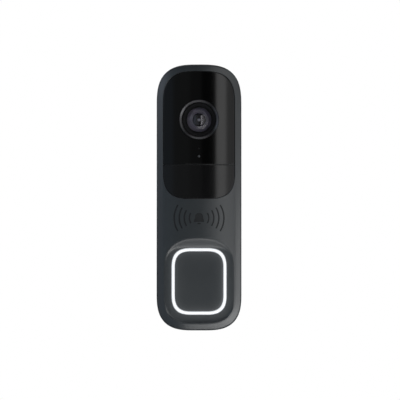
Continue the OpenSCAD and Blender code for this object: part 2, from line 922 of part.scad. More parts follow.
module ribbon_connectors()
  color("ivory") stand() {
    block(7.4, 5.6, board_low + 0.4, board_low + 3.2, board_top,
          board_top + 1.2);
    block(7, 5, ring_bottom + ring_h - 3, ring_bottom + ring_h + 1,
          board2_z - 1.4, board2_z);
  }

// Flat cable from the main board down to the button board, 0.2 thick
module button_ribbon() {
  t = 0.2;
  a = board_low + 0.4;
  b = ring_bottom + ring_h + 1;
  low = board_top + 0.4;
  high = board2_z - 0.9;
  run = battery_z + battery_t + 2.2;
  path = [[a, low], [a - 2, low], [a - 6, run], [b + 6, run], [b + 2, high],
          [b, high]];
  color("orange") stand() translate([7.2 - 2, 0, 0]) rotate([90, 0, 90])
    linear_extrude(4) polygon(concat(path,
      [for (i = [len(path) - 1 : -1 : 0]) path[i] + [0, t]]));
}

// ---------- power ----------

module battery()
  color("steelblue") stand() {
    block(0, 2 * battery_half, battery_low, battery_top - 3, battery_z,
          battery_z + battery_t);
    block(0, 2 * battery_half - 6, battery_top - 3, battery_top,
          battery_z + 1, battery_z + battery_t - 1);
  }

module battery_tape()
  color([0.15, 0.15, 0.15]) stand()
    block(0, 2 * battery_half - 7, battery_low + 2, battery_top - 5, tape_z,
          battery_z);

module battery_retainer() {
  side_x = battery_half + 0.9;
  low = battery_z + battery_t + gap;
  color([0.16, 0.17, 0.18]) stand() {
    difference() {
      block(0, 2 * side_x + 1.4, battery_low + 1, battery_top - 1, low,
            low + 1.2);
      block(0, 2 * battery_half - 10, battery_low + 9, battery_top - 9,
            low - 1, low + 2);
    }
    for (side = [-1, 1], y = [battery_low + 3, battery_top - 15])
      block(side * side_x, 1.4, y, y + 12, floor_z, low + 0.5);
  }
}

// A round wire of radius r through the points p
module wire(p, r)
  for (i = [0 : len(p) - 2]) {
    v = p[i + 1] - p[i];
    translate(p[i]) rotate([0, acos(v[2] / norm(v)), atan2(v[1], v[0])])
      cylinder(r = r, h = norm(v));
    if (i > 0) translate(p[i]) sphere(r = r + 0.03);
  }

module battery_lead()
  color("firebrick") stand() for (x = [-1.1, 1.1])
    wire([[x, battery_top, battery_z + battery_t / 2],
          [x, battery_top + 2.6, battery_z + battery_t / 2],
          [x, board_low - 0.8, board_z - 1],
          [x, board_low + 0.6, board_z - 1]], 0.45);

module battery_connector()
  color("ivory") stand()
    block(0, 5.4, board_low + 0.6, board_low + 4.2, board_z - 2, board_z);

module terminal_block() {
  low = cable_y - terminal_h / 2;
  color([0.1, 0.28, 0.2]) stand() difference() {
    block(0, terminal_w, low, low + terminal_h, terminal_z, board_z);
    for (side = [-1, 1]) {
      rod(side * terminal_x, cable_y, terminal_head_r + 0.3, terminal_z - 1,
          terminal_z + 2);
      rod(side * terminal_x, cable_y, terminal_screw_r + fit, terminal_z,
          board_z - 1.2);
    }
  }
}

module terminal_screws()
  color("gold") stand() for (side = [-1, 1])
    translate([side * terminal_x, cable_y, 0])
      screw(terminal_head_r, 1.4, terminal_screw_r, 4, terminal_z + 2);

// ---------- sound and radio ----------

module speaker() {
  y = speaker_y;
  color([0.14, 0.14, 0.15]) stand() difference() {
    block(0, 2 * speaker_half, y, y + speaker_h, speaker_z,
          speaker_z + speaker_w);
    block(0, 2 * speaker_half - 7, y - 1, y + 0.8, speaker_z + 1.4,
          speaker_z + speaker_w - 1.4);
  }
}

module speaker_seal() {
  color([0.2, 0.2, 0.2]) stand() difference() {
    block(0, 20.8, speaker_y - 1.7, speaker_y, speaker_z + 0.6,
          speaker_z + speaker_w);
    block(0, 18, speaker_y - 3, speaker_y + 1, speaker_z + 1.6,
          speaker_z + speaker_w - 1);
  }
}

module speaker_mesh()
  color([0.3, 0.3, 0.3]) stand()
    block(0, 19.2, speaker_y - 1.9, speaker_y - 1.7, speaker_z + 0.8,
          speaker_z + speaker_w - 0.2);

module speaker_contacts()
  color("gold") stand() for (x = [-9, -6])
    block(x, 1.4, speaker_y + 2, speaker_y + 6, speaker_z + speaker_w,
          board2_z);

module antennas()
  color("goldenrod") stand() for (side = [-1, 1])
    block(side * (half - wall - 0.15), 0.2, camera_low, camera_high - 4,
          split_z + 2, split_z + 11);

// ---------- lock and rear buttons ----------

module lock_insert()
  color("gold") stand() translate([0, lock_tab_y, lock_z]) rotate([-90, 0, 0])
    difference() {
      cylinder(r = insert_r - fit, h = insert_len - fit);
      translate([0, 0, -1]) cylinder(r = lock_r + fit, h = insert_len + 2);
    }

module rear_switches()
  color([0.15, 0.15, 0.15]) stand() for (side = [-1, 1])
    block(side * switch_x, 5, switch_y - 2.5, switch_y + 2.5,
          board_z - switch_t, board_z);

// Stepped pin between the back of the body and a switch on the main board
module rear_pin(travel) {
  stop = board_z - switch_t - travel - 0.1;
  rod(0, switch_y, pin_r, rear_z - 0.1, stop);
  rod(0, switch_y, collar_r, floor_z + fit, floor_z + 1.1);
}

module tamper_plunger()
  color([0.2, 0.2, 0.21]) stand() translate([-switch_x, 0, 0]) rear_pin(1);

module reset_button()
  color([0.5, 0.12, 0.1]) stand() translate([switch_x, 0, 0]) rear_pin(0.6);

// ---------- nodes ----------

wall_plate();
lock_screw();
front_housing();
rear_housing();
housing_seal();
housing_screws();
camera_window();
pir_lens();
bell_mark();
lens_bezel();
lens_baffle();
front_lens();
lens_barrel();
inner_lens();
lens_seal();
lens_holder();
ir_filter();
image_sensor();
camera_board();
camera_screws();
ir_emitters();
light_pipe();
light_sensor();
microphone();
microphone_boot();
pir_sensor();
light_ring();
ring_leds();
button_board();
button_board_screws();
button_switch();
switch_plunger();
button_cap();
button_pad();
main_board();
main_board_screws();
shield_can();
board_chips();
camera_connector();
ribbon_connectors();
button_ribbon();
battery();
battery_tape();
battery_retainer();
battery_lead();
battery_connector();
speaker();
speaker_seal();
speaker_mesh();
speaker_contacts();
antennas();
terminal_block();
terminal_screws();
lock_insert();
rear_switches();
tamper_plunger();
reset_button();
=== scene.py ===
"""Looks of a wall-mounted video doorbell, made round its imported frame."""

import json
from math import pi, radians

import bmesh
import bpy
import numpy as np
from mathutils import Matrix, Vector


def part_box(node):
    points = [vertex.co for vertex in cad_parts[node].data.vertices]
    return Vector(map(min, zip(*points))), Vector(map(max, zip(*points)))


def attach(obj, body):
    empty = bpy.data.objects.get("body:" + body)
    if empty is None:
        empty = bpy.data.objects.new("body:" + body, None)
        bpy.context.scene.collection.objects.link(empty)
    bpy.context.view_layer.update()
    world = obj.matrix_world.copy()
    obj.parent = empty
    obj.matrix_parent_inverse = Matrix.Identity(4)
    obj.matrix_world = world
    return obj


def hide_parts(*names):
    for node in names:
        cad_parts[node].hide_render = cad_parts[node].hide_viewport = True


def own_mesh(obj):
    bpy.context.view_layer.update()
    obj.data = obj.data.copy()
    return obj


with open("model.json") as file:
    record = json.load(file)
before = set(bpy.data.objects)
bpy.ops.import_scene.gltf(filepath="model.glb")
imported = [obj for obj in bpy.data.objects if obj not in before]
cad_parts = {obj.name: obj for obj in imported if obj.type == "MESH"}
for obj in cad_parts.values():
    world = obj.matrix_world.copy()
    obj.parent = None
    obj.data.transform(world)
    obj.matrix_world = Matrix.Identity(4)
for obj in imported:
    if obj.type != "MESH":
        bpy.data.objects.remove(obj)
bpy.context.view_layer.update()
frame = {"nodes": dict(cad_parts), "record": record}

bl_info = {
    "name": "Video Doorbell",
    "version": (1, 0, 0),
    "blender": (4, 5, 0),
    "location": "View3D > Sidebar > Doorbell",
    "description": "Shells, glossy window, camera, lit button and finishes of a video doorbell",
    "category": "Add Mesh",
}

MM = 0.001
WELD = 1e-6                 # points closer than this are one point
SHARP = radians(32)         # an edge that turns more than this stays sharp
RING_FLANGE = 1.2 * MM      # how far the light ring's flange reaches behind the shell
MARK_FLOOR = 0.28 * MM      # depth of the mark's sinking below the front
MARK_INK = 0.10 * MM        # depth of the mark's inked face below the front


# ---------------------------------------------------------------- settings

def length(name, default_mm, note):
    """A length property in metres whose default is given in millimetres."""
    return bpy.props.FloatProperty(name=name, description=note, default=default_mm * MM, min=0.0,
                                   precision=5, subtype="DISTANCE", unit="LENGTH")


def colour(name, default, note):
    """A linear colour property."""
    return bpy.props.FloatVectorProperty(name=name, description=note, default=default, size=3,
                                         min=0.0, max=1.0, subtype="COLOR")


def amount(name, default, note, high=1.0):
    """A plain number from 0 to high."""
    return bpy.props.FloatProperty(name=name, description=note, default=default, min=0.0, max=high,
                                   subtype="FACTOR" if high == 1.0 else "NONE")


class DoorbellSizes(bpy.types.PropertyGroup):
    """Sizes of the visible skins; places and outer sizes come from the frame."""
    corner_top: length("Upper corner", 20.8, "Size of the body's two upper corners")
    corner_bottom: length("Lower corner", 19.2, "Size of the body's two lower corners")
    power: bpy.props.FloatProperty(name="Corner squareness", default=2.9, min=2.0, max=4.0,
                                   description="Power of the corner curve; 2 is a circle")
    front_radius: length("Front bulge", 80.0, "Radius of the bulge across the front")
    bevel_width: length("Bevel width", 3.3, "Width of the bevel round the front")
    bevel_slope: amount("Bevel slope", 0.25, "Drop of the bevel for each unit of its width")
    bevel_round: length("Bevel rounding", 0.7, "Width of the rounding outside the bevel")
    bevel_drop: length("Bevel drop", 1.6, "Drop of the bevel and its rounding together")
    wall: length("Wall", 1.8, "Thickness of the shell walls")
    window_rim: length("Window rim", 3.4, "Rim between the window and the outside of the body")
    window_corner: length("Window corner", 14.5, "Size of the window's lower corners")
    window_edge: length("Window edge", 0.28, "Radius of the polished edge of the window panels")
    panel: length("Panel thickness", 1.4, "Thickness of the window panels")
    dish_depth: length("Dish depth", 2.1, "Depth of the dish's floor below the crown")
    dish_side: length("Dish side margin", 3.75, "Flat floor beside the light ring")
    dish_low: length("Dish lower margin", 3.3, "Flat floor below the light ring")
    dish_high: length("Dish upper margin", 0.3, "Flat floor above the light ring")
    dish_corner_low: length("Dish lower corner", 14.2, "Size of the dish floor's lower corners")
    dish_corner_high: length("Dish upper corner", 12.4, "Size of the dish floor's upper corners")
    dish_runs: bpy.props.FloatVectorProperty(
        name="Dish slopes", default=(0.5, 0.45, 2.2, 1.3), size=4, min=0.1,
        description="Run for a unit of rise at the sides, below, above and in the upper corners")
    ring_corner: length("Ring corner", 11.0, "Size of the light ring's outer corners")
    ring_band: length("Ring band", 1.8, "Width of the light ring")
    button_gap: length("Button gap", 0.2, "Gap between the light ring and the button")
    button_hollow: length("Button hollow", 0.10, "How far the button's face dips in its middle")
    button_edge: length("Button edge", 0.45, "Radius of the button's rounded edge")
    lens_radius: length("Lens radius", 6.3, "Radius of the front lens")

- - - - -

Among the lines above, find the one with "wall_plate();" and the one with "if empty is". Quote both and everything between them, exactly.

wall_plate();
lock_screw();
front_housing();
rear_housing();
housing_seal();
housing_screws();
camera_window();
pir_lens();
bell_mark();
lens_bezel();
lens_baffle();
front_lens();
lens_barrel();
inner_lens();
lens_seal();
lens_holder();
ir_filter();
image_sensor();
camera_board();
camera_screws();
ir_emitters();
light_pipe();
light_sensor();
microphone();
microphone_boot();
pir_sensor();
light_ring();
ring_leds();
button_board();
button_board_screws();
button_switch();
switch_plunger();
button_cap();
button_pad();
main_board();
main_board_screws();
shield_can();
board_chips();
camera_connector();
ribbon_connectors();
button_ribbon();
battery();
battery_tape();
battery_retainer();
battery_lead();
battery_connector();
speaker();
speaker_seal();
speaker_mesh();
speaker_contacts();
antennas();
terminal_block();
terminal_screws();
lock_insert();
rear_switches();
tamper_plunger();
reset_button();
=== scene.py ===
"""Looks of a wall-mounted video doorbell, made round its imported frame."""

import json
from math import pi, radians

import bmesh
import bpy
import numpy as np
from mathutils import Matrix, Vector


def part_box(node):
    points = [vertex.co for vertex in cad_parts[node].data.vertices]
    return Vector(map(min, zip(*points))), Vector(map(max, zip(*points)))


def attach(obj, body):
    empty = bpy.data.objects.get("body:" + body)
    if empty is None:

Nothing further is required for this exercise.